Zu diesen Regelungen stellt der BMF-Entwurf zunächst in Übereinstimmung mit dem BFH-Urteil vom 18. Mai 2021 (Az.: I R 4/17) klar, dass sich die Bestimmung des Fremdvergleichspreises für die Fremdkapitalüberlassung zwischen nahestehenden Personen vorrangig und auch nach Ergehen des § 1 Abs. 3e AStG nach der Preisvergleichsmethode richtet.
Zu beachten bleibt allerdings, dass sich die Finanzverwaltung vorbehalten möchte, den in § 1 Abs. 3e AStG erwähnten Gegennachweis auch selbst mittels einer Funktions-/Risikoanalyse anzutreten, und dass sie es für Erfolg des Gegennachweises – gleich ob durch den Steuerpflichtigen oder durch die Finanzverwaltung – als ausreichend betrachtet, wenn die konkreten Umstände dergestalt substantiiert und in sich schlüssig dargelegt werden, dass die Kriterien als mit überwiegender Wahrscheinlichkeit erfüllt anzusehen sind (Glaubhaftmachung).
Zusammenfassung und Ausblick
Die gesetzlichen Anpassungen bei der ertragsteuerlichen Behandlung von grenzüberschreitenden Finanzierungsbeziehungen innerhalb einer Unternehmensgruppe durch das Wachstumschancengesetz haben zu Diskussionen und Verunsicherungen geführt. Vor diesem Hintergrund ist dem BMF-Entwurf der Versuch anzumerken, durch z. T. pragmatische Anwendungs- und Übergangsregeln den Gesetzesnormen ihre eventuellen Tendenzen zu überschießender Schärfe zu nehmen. Von daher bleibt zu hoffen, dass sich zahlreiche der erwähnten Auslegungen auch im endgültigen BMF-Schreiben finden werden.

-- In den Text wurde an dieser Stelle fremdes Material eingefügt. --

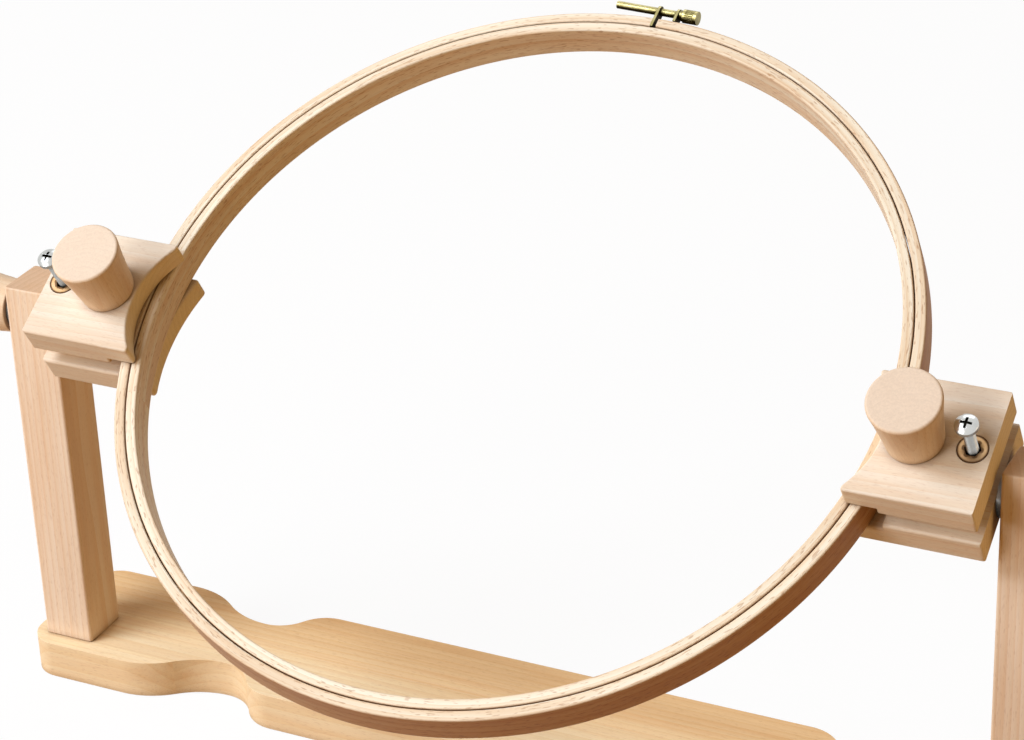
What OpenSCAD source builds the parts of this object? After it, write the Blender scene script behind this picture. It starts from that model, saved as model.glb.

Allerdings sind nicht alle Ausführungen des BMF-Entwurfs zugunsten Steuerpflichtigen ausgefallen. So etwa erscheint es durchaus problematisch, dass ein Gegennachweis zur gesetzlich vermuteten Funktions-/Risikoarmut i. S. d. § 1 Abs. 3e AStG auch von der Finanzverwaltung selbst geführt werden kann und dass über dessen Erfolg dann auch noch die Verwaltung selbst entscheiden soll. Vor allem aber wird es im Streitfall Sache der Rechtsprechung sein, die Paragraphen des AStG nach Recht und Gesetz, aber unabhängig von BMF-Schreiben auszulegen. Auch das beste BMF-Schreiben wird insoweit nicht in der Lage sein, aus einem Gesetz selbst resultierende Schwierigkeiten rechtsanwendungssicher zu beheben.